Each server is identical in regards to RAM, CPUs, and Disks.
Each server is capable of running 120 desktops.
The entire grid is capable of running a maximum of 600 desktops total.
The customer has purchased a 400 CCU VDI-in-a-Box license.
There are several Windows 7 32-bit Golden Images.
There are several Pooled desktop templates, each with the same RAM and vCPU allocation.
The VDI-in-a-Box administrator has invested in several infrastructure features such as redundant power supplies to limit the number of SPOF in the environment. The servers are locked in the racks and the administrator is confident that servers will not accidentally go offline because of human error. Most of the VDI-in-a-Box users are the Support and Sales teams so the need for users to install new applications on the desktops is not a requirement. All profiles are synced up using Citrix UPM, so even if a user loses a desktop, all their application settings, documents, and files are available on the new desktop.
The administrator decides to leave the Grid Capacity at 90%.
The calculations show that if one server fails and all desktops are in use, 80 desktops will need to be spun up on the remaining 4 servers in the grid. This means each server would need to spin up 20 desktops, totaling 100 desktops each. As each server has enough RAM/CPU/Disk to spin up 120 desktops, a single server failure would cause each server to go up to 83% usage. Under normal workload of 80 desktops the capacity sits around 67% for each server, showing an increase of 16% load. The performance impact is minimal as most of the users are task workers. The administrator did this when sizing the servers, because of each server would only be able to host a maximum of 100 desktops each; the grid capacity with a failed server would reach 100%. Depending on the hypervisor being used, the administrator could have purchased some smaller servers and adjust the capacity to be 100% (up to 200% on some hypervisors). This might work but is quite risky as running servers at the maximum or over capacity can lead to major performance issues and possibly the desktops or servers crashing.
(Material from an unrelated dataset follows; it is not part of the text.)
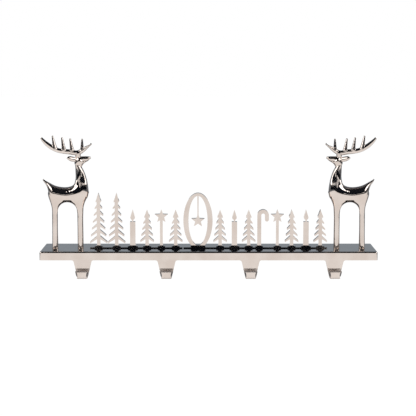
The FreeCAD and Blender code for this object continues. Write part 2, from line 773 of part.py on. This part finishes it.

Normally, an administrator would only set all the Templates to spin up 400 desktops because a 400CCU license was purchased. This would be acceptable but if a single server were to fail, 80 desktops would be required to be spin up across the remaining 4 servers in the grid. Some of the users might not be able to log back into a desktop for half an hour from the moment the one server failed. The administrator feels this is unacceptable and makes a few more changes.
The administrator decides to change the maximum and pre-start of Templates to equal 500 instead of 400. After saving the Templates, a message appears indicting there are more desktops than licenses, but this does not prevent desktops from spinning up. Since all the servers in the grid are the same, each server will have 100 desktops instead of just 80 desktops. Remember, this will still bring the capacity of each server up to 83% instead of 67%, but many of the desktops will be idle and not in use. They are still consuming limited memory, CPU cycles, and disk space. If all 400 users were logged into desktops and a single server fails, they would be able to reconnect once the server goes missing as there are already 100 desktops in the New status on the remaining servers. The calculation is rather simple:
100 desktops per server * 5 servers = 500 total desktops.
400 users working /5 servers = 80 users per server and 20 idle (New) desktops per server.
If a single server fails, 80 users on failed server / 4 functional servers = 20 New desktops required on each remaining server.
(There are already 20 New desktops (100 desktops per server – 80 desktops in use per server = 20 available desktops per server).
In the last step, the administrator must change the server failover threshold. The default 15 minutes is too long as the users on a failed server will not be able to log back in until the 15 minute threshold is met—even if there are desktops available on the remaining servers. The administrator invested heavily in infrastructure and changes this threshold to 90 seconds (1.5 minutes). This means that if a server goes missing from the grid, those users will be able to log back into new desktops on the other servers in the grid.
All 500 desktops are spun up and the administrator is ready to do some testing with LoginVSI and some real users. After a week of testing there are no server failures and everything is working as expected. The administrator decides to see what happens if a single server fails to ensure if the configuration produces expected results. While having 400 active sessions going, the administrator unplugs the redundant power supply cables on one of the servers in the grid and logs into the VDI-in-a-Box web console. The administrator notices some warnings in the Recent Tasks and Events showing the server has missed several heart beats, and after 90 seconds the one server goes into the missing state. The administrator notices the desktops sessions residing on the failed server ended immediately after unplugging the power cables, and attempts to log back in as one of those test users after 90 seconds (server went missing). The administrator is successfully able to receive a new desktop on one of the remaining servers and the documents are still there because Citrix UPM is being used. Several of the test users on the failed server to log back in as well after the 90 second threshold and all of them immediately received new desktops.
Following lessons derived from this example:
It is important to find the sweet spot for High Availability when it comes to VDI-in-a-Box.
The default settings are good for many use cases, but if desktops are required immediately in the event of a failure for BCP, it is important to keep few things in mind.
First, while being simple and cost-efficient it is a good idea to invest in redundant power supplies, teamed or bonded network interfaces, etc.
Second, always test the grid in a lab or staged environment, especially when tweaking some of the settings. Although this example provides an outline of expected behavior, results will vary based on server capacities.
Third, properly size servers using the N+1 model to ensure desktops can safely spin up in the event of a single server failure.
Fourth, adjust the capacity of the individual servers, the capacity of the entire grid, and the server failover time only if required. In some cases if there are many SPOF in the environment, more harm might be caused if a 90 second server failover is used as users will lose their desktop sessions unnecessarily if something like a network cable on a server was just unplugged for a few minutes.